A divulgação de taxas de inflação, referentes a outubro, em queda, deu aos investidores esperança de se ter atingido o pico da inflação e de estar para breve (1º Semestre de 2023) o fim do movimento ascendente das taxas de juro de referência. A nossa convicção para o 1º terço de 2023 é de que esta perspetiva de luz ao fundo do túnel deve ser encarada com cautela, uma vez que estamos a falar de uma luz ao fundo de um túnel bastante longo: (i) a inflação ainda tem um longo caminho a percorrer até atingir o objetivo de 2% estabelecido pela generalidade dos bancos centrais; (ii) as taxas de inflação estão a ser impulsionadas pelo sector dos serviços e pelo mercado de trabalho, o que torna a tarefa dos bancos centrais bastante mais complicada e prolongada; (iii) tendo falhado completamente os seus mandatos de controle da inflação, os bancos centrais estão determinados a recuperar a sua credibilidade, mesmo que para tal seja necessário manter uma postura demasiado restritiva e causar danos visíveis no crescimento económico.

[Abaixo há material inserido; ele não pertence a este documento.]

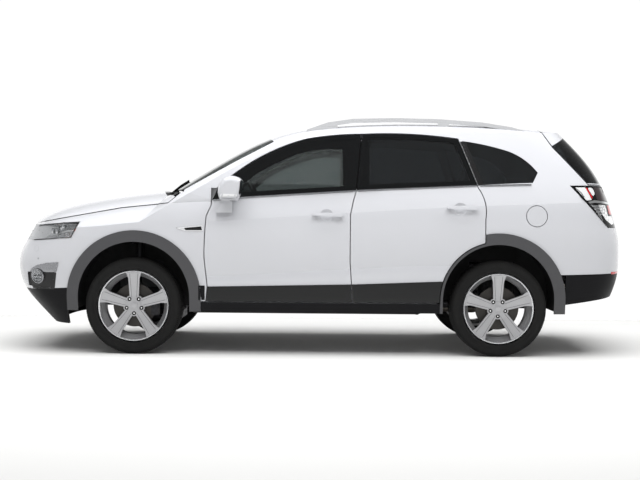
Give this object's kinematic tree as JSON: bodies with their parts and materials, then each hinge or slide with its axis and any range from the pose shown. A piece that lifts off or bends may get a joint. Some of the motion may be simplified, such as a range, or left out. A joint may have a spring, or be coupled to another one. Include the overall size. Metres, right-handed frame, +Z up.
{
  "type": "sport utility vehicle",
  "caption": "Compact family SUV with hinged doors, bonnet, tailgate and fuel flap, roof rails, dark lower cladding and alloy wheels that roll and steer.",
  "frame": {"origin": "on the ground under the middle of the vehicle's length and width", "axes": "+X towards the rear, +Y to the vehicle's right, +Z up; the left side, at -Y, is the one that the picture shows"},
  "size_m": [4.6757, 2.092, 1.7843],
  "materials": {
    "paint": "gloss",
    "frame_metal": "satin",
    "black_trim": "grained",
    "gloss_black": "gloss",
    "window_glass": "tinted",
    "lamp_glass": "clear",
    "tail_lamp_red": "gloss",
    "rail_silver": "satin",
    "rim_alloy": "painted silver",
    "tyre": "matte",
    "steel": "matte",
    "exhaust_steel": "dull",
    "liner_plastic": "matte",
    "cabin_plastic": "grained",
    "seat_fabric": "woven"
  },
  "bodies": {
    "body": {"body_side_left": "paint", "body_side_right": "paint", "roof": "paint", "roof_rails": "rail_silver", "fixed_windows": "window_glass", "cowl_panel": "black_trim", "front_wings": "paint", "front_bumper": "paint", "front_guard": "black_trim", "grille": "gloss_black", "headlamp_lenses": "lamp_glass", "headlamp_housings": "gloss_black", "arch_trims": "black_trim", "sill_trims": "black_trim", "rear_bumper": "paint", "rear_guard": "black_trim", "tail_lamps": "tail_lamp_red", "front_structure": "frame_metal", "cabin_floor": "frame_metal", "load_floor": "liner_plastic", "front_wheel_liners": "liner_plastic", "rear_wheel_liners": "liner_plastic", "engine_block": "steel", "front_suspension": "steel", "rear_suspension": "steel", "exhaust": "exhaust_steel", "dashboard": "cabin_plastic", "steering_wheel": "cabin_plastic", "front_seats": "seat_fabric", "rear_seat": "seat_fabric"},
    "front_door_left": {"front_door_left": "paint", "front_door_trim_left": "black_trim", "front_door_glass_left": "window_glass", "mirror_left": "paint"},
    "rear_door_left": {"rear_door_left": "paint", "rear_door_trim_left": "black_trim", "rear_door_glass_left": "window_glass"},
    "knuckle_left": {"knuckle_left": "steel"},
    "wheel_front_left": {"tyre_front_left": "tyre", "rim_front_left": "rim_alloy"},
    "wheel_rear_left": {"tyre_rear_left": "tyre", "rim_rear_left": "rim_alloy"},
    "front_door_right": {"front_door_right": "paint", "front_door_trim_right": "black_trim", "front_door_glass_right": "window_glass", "mirror_right": "paint"},
    "rear_door_right": {"rear_door_right": "paint", "rear_door_trim_right": "black_trim", "rear_door_glass_right": "window_glass"},
    "knuckle_right": {"knuckle_right": "steel"},
    "wheel_front_right": {"tyre_front_right": "tyre", "rim_front_right": "rim_alloy"},
    "wheel_rear_right": {"tyre_rear_right": "tyre", "rim_rear_right": "rim_alloy"},
    "bonnet": {"bonnet": "paint"},
    "tailgate": {"tailgate": "paint", "tailgate_window": "window_glass"},
    "fuel_flap": {"fuel_flap": "paint"}
  },
  "joints": [
    {"name": "front_door_left_hinge", "type": "hinge", "parent": "body", "child": "front_door_left", "pos_m": [-0.797, -0.887, 0.75], "axis": [0, 0, -1], "range_deg": [0, 65]},
    {"name": "rear_door_left_hinge", "type": "hinge", "parent": "body", "child": "rear_door_left", "pos_m": [0.282, -0.887, 0.75], "axis": [0, 0, -1], "range_deg": [0, 65]},
    {"name": "front_door_right_hinge", "type": "hinge", "parent": "body", "child": "front_door_right", "pos_m": [-0.797, 0.887, 0.75], "axis": [0, 0, 1], "range_deg": [0, 65]},
    {"name": "rear_door_right_hinge", "type": "hinge", "parent": "body", "child": "rear_door_right", "pos_m": [0.282, 0.887, 0.75], "axis": [0, 0, 1], "range_deg": [0, 65]},
    {"name": "bonnet_hinge", "type": "hinge", "parent": "body", "child": "bonnet", "pos_m": [-1.005, 0, 1.185], "axis": [0, 1, 0], "range_deg": [0, 55]},
    {"name": "tailgate_hinge", "type": "hinge", "parent": "body", "child": "tailgate", "pos_m": [1.72, 0, 1.715], "axis": [0, -1, 0], "range_deg": [0, 72]},
    {"name": "fuel_flap_hinge", "type": "hinge", "parent": "body", "child": "fuel_flap", "pos_m": [1.543, -0.893, 1.046], "axis": [0, 0, -1], "range_deg": [0, 100]},
    {"name": "steering_left", "type": "hinge", "parent": "body", "child": "knuckle_left", "pos_m": [-1.37, -0.7, 0.215], "axis": [0, 0.2254, 0.9743], "range_deg": [-33, 33]},
    {"name": "steering_right", "type": "hinge", "parent": "body", "child": "knuckle_right", "pos_m": [-1.37, 0.7, 0.215], "axis": [0, -0.2254, 0.9743], "range_deg": [-33, 33]},
    {"name": "wheel_front_left_spin", "type": "hinge", "parent": "knuckle_left", "child": "wheel_front_left", "pos_m": [-1.37, -0.783, 0.357], "axis": [0, 1, 0], "continuous": true},
    {"name": "wheel_front_right_spin", "type": "hinge", "parent": "knuckle_right", "child": "wheel_front_right", "pos_m": [-1.37, 0.783, 0.357], "axis": [0, 1, 0], "continuous": true},
    {"name": "wheel_rear_left_spin", "type": "hinge", "parent": "body", "child": "wheel_rear_left", "pos_m": [1.335, -0.783, 0.357], "axis": [0, 1, 0], "continuous": true},
    {"name": "wheel_rear_right_spin", "type": "hinge", "parent": "body", "child": "wheel_rear_right", "pos_m": [1.335, 0.783, 0.357], "axis": [0, 1, 0], "continuous": true}
  ],
  "couplings": [
    {"joint": "steering_right", "follows": "steering_left", "ratio": 1}
  ]
}
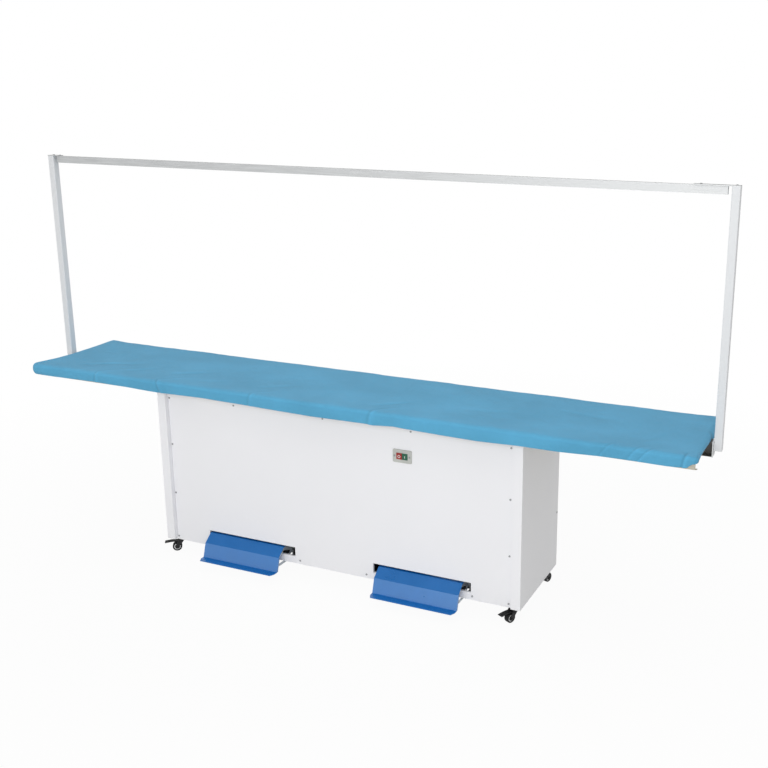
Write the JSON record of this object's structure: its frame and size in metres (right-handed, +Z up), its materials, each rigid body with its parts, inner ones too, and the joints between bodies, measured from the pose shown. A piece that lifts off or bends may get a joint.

Esta combinação de um ciclo de subida de taxas a decorrer em simultâneo com uma desaceleração do crescimento económico é tóxica para os ativos de risco, como as ações, as obrigações de grau especulativo e a dívida de mercados emergentes, e aponta para um prolongado período de recuperação para o mercado acionista: em termos históricos, o ciclo de bear market só inverte para um de bull market na 2ª metade de um período de recessão económica.

Em conclusão, para a primeira metade de 2023 mantemos a nossa atual preferência geral pelo mercado monetário e por obrigações de alta qualidade (obrigações governamentais e de grau de investimento).

*Jovens jogadores da seleção portuguesa em destaque no campeonato do mundo de futebol de 2022.